Do this →
Reproduce the span that opens at the line containing "What build123d script" and closes at the line containing "GROOVE_GAP = 0.08", both lines included, without alteration and without any other line.

Records shown →
+--

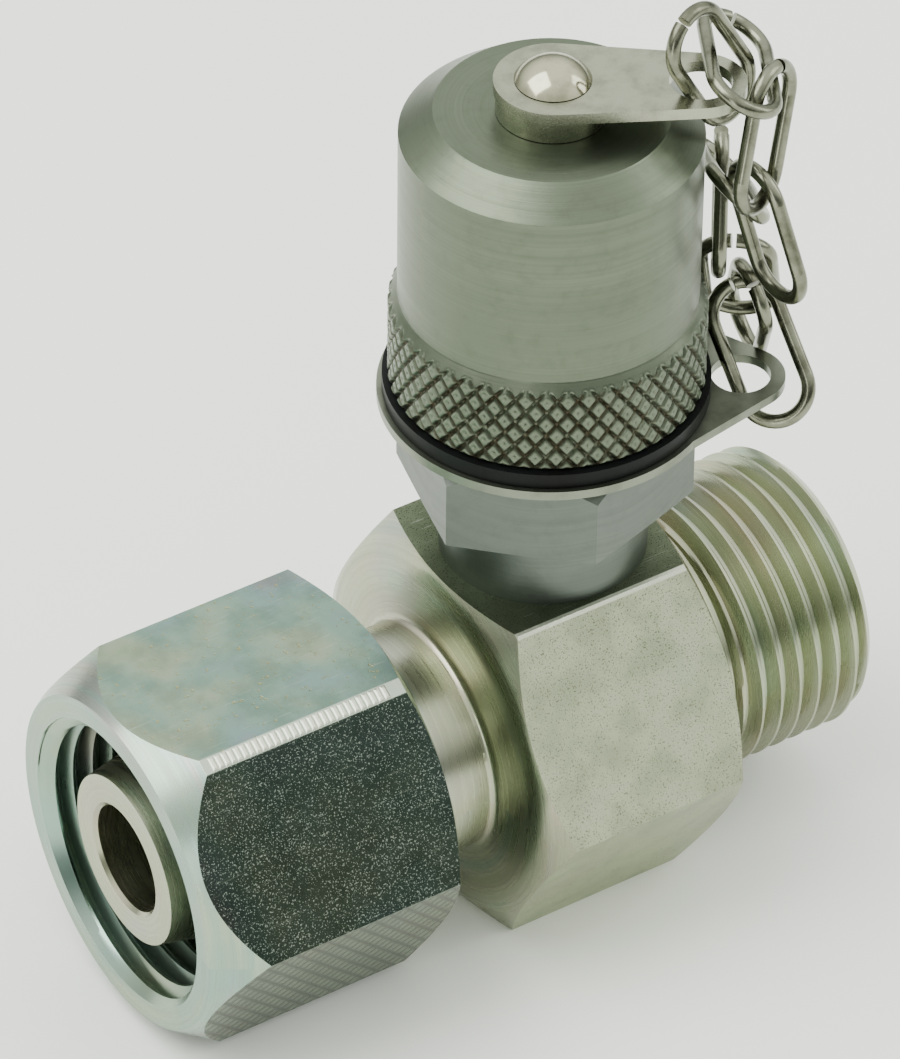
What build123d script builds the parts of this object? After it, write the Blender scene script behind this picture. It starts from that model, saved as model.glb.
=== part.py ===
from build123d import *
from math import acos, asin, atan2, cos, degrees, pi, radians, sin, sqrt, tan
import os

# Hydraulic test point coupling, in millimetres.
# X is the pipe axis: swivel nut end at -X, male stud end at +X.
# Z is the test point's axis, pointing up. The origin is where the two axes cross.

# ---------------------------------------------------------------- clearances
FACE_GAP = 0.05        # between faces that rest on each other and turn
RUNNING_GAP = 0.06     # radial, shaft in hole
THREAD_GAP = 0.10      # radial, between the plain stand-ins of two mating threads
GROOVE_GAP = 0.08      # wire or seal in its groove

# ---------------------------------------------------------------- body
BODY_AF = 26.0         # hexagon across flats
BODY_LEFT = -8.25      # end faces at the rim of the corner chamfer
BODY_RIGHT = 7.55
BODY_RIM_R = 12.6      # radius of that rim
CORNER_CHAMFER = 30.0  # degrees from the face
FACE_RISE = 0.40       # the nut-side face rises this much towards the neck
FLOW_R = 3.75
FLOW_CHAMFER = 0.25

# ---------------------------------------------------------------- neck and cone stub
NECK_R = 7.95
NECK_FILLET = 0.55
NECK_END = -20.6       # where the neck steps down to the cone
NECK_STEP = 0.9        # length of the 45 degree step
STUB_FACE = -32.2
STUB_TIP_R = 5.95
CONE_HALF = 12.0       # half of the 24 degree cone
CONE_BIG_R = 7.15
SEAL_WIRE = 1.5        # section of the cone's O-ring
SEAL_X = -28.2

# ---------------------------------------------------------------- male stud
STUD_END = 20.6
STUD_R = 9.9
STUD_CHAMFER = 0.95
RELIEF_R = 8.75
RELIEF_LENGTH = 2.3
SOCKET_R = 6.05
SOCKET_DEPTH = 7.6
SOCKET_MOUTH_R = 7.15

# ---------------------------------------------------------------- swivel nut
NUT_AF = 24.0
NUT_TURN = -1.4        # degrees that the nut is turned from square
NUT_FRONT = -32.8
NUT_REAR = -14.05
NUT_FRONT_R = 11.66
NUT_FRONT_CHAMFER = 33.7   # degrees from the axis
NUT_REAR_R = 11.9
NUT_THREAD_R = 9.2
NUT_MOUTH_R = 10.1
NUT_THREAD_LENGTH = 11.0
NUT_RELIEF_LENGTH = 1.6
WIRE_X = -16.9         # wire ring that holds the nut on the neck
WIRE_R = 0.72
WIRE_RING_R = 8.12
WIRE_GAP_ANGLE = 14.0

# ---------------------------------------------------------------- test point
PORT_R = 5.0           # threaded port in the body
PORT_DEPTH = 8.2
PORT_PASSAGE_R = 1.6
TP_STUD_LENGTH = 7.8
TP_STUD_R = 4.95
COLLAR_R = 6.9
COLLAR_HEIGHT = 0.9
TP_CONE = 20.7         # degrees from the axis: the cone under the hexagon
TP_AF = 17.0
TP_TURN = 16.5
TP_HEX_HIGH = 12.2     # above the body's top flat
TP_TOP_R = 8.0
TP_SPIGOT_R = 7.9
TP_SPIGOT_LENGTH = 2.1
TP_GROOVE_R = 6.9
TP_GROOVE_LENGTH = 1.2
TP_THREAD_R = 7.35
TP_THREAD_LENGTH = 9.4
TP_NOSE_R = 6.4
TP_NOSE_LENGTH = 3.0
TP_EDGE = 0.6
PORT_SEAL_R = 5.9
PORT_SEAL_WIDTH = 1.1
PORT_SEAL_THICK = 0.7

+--

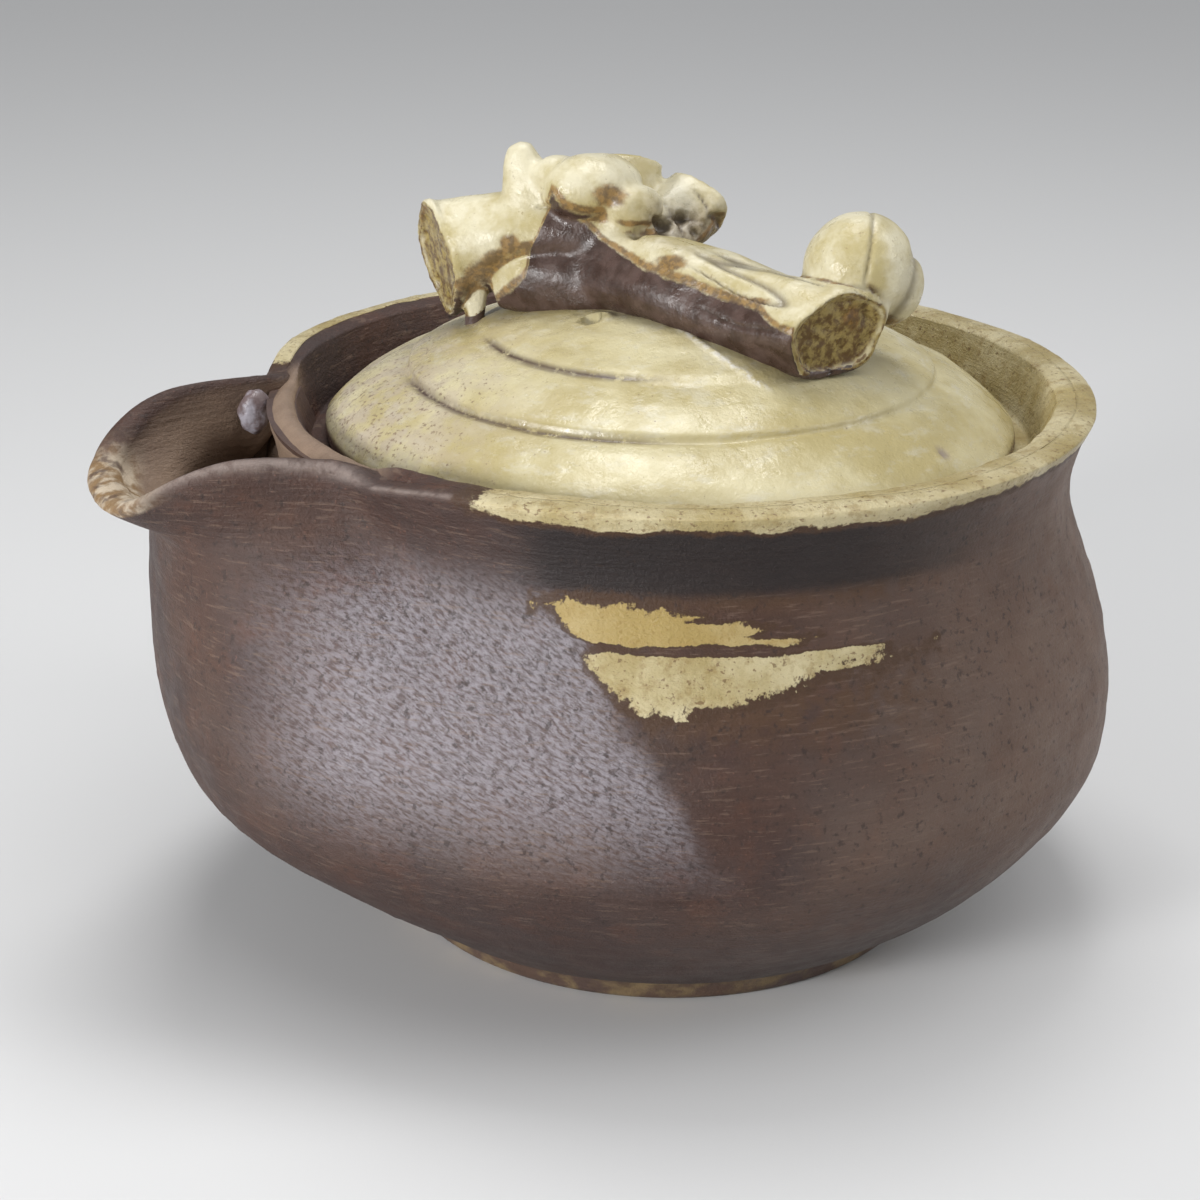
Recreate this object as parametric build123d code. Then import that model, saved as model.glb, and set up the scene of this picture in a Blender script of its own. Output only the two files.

+--

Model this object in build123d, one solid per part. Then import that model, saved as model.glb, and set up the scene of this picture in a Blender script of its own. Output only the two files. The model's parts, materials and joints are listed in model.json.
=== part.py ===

+--

Written answer →
What build123d script builds the parts of this object? After it, write the Blender scene script behind this picture. It starts from that model, saved as model.glb.
=== part.py ===
from build123d import *
from math import acos, asin, atan2, cos, degrees, pi, radians, sin, sqrt, tan
import os

# Hydraulic test point coupling, in millimetres.
# X is the pipe axis: swivel nut end at -X, male stud end at +X.
# Z is the test point's axis, pointing up. The origin is where the two axes cross.

# ---------------------------------------------------------------- clearances
FACE_GAP = 0.05        # between faces that rest on each other and turn
RUNNING_GAP = 0.06     # radial, shaft in hole
THREAD_GAP = 0.10      # radial, between the plain stand-ins of two mating threads
GROOVE_GAP = 0.08      # wire or seal in its groove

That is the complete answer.